I’ve raced an iceboat down a frozen river, served my country as a spy during the Cold War and run a tea plantation in Africa. I have renovated an old stone inn on an island in the English Channel, lived as a nun in a Portuguese monastery and witnessed the suffering of slaves.
I’ve drifted in a lifeboat in the Pacific Ocean with a teenaged boy whose only companion is a Bengal tiger who may eat him at any moment.
People read, it is said, for two main reasons: for information for or entertainment. But there are other, more compelling reasons for keeping one’s nose buried in a book.
It has to do with the yearnings of one’s heart. For knowledge, yes, that’s part of it. But what is the knowledge for?
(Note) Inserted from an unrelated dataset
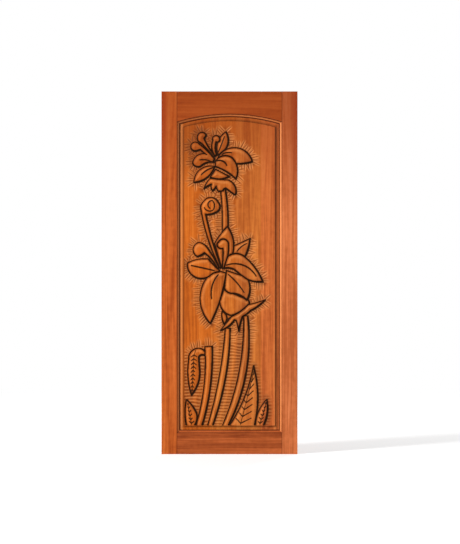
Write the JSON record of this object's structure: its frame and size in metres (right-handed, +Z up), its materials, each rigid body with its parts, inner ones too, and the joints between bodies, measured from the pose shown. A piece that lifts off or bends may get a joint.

My bookcases overflow. In some places, they’re two deep. I have books stored in closets, piled in stacks on the floor and stashed in more than a few cardboard boxes. What am I looking for?
In his article, “The Risk Of Reading,” Mark Edmundson contends that the socialization process doesn’t always work. For some people, the values of their culture don’t fit.
I am not at home in this culture of highways, subdivisions, shopping plazas, celebrities, divorce, abortion, abuse, consumerism, Hollywood, Nashville; in this culture where sick individuals such as Michael Jackson and Brittney Spears are exalted as role models; in a culture where people attain relevance only by appearing on TV and money is the bottom line for civic and private decisions.
I long for sanity, reason, virtue, peace. I long to be home. I long for … otherness.
I read to know. I’m not a junk reader. I sometimes read a bestseller, but formulaic books bore me.
As an introvert, I connect with people through books in a much deeper way than is generally possible in daily life.
I’ve visited Madeleine L’Engle’s home in Connecticut, hunted with Isak Dinesen in central Africa, cyber traveled with William Gibson, sat with Annie Dillard on the bank of Tinker Creek, traipsed through a magical woods with Elizabeth Goudge, felt the heartbreak of sexual double standards with Arundhati Roy, seen into the future with Margaret Atwood and crawled through marshes with Mary Oliver.
By seeing through their eyes, I’ve learned something from each of these authors: something about myself, something about other people, something about the world, something about the nature of God.
When I want to see life through God’s eyes, I read the Bible. In those pages, I am in the Garden of Eden, with Adam and Eve in their pure joy and with them in their fall. In the pages of the Bible — inspired by my creator — I find the most accurate mirror of my self.
In those pages, I find all that I long for, all that I search for in my travels through all the thousands of pages in all those other books.
In those pages, I am home.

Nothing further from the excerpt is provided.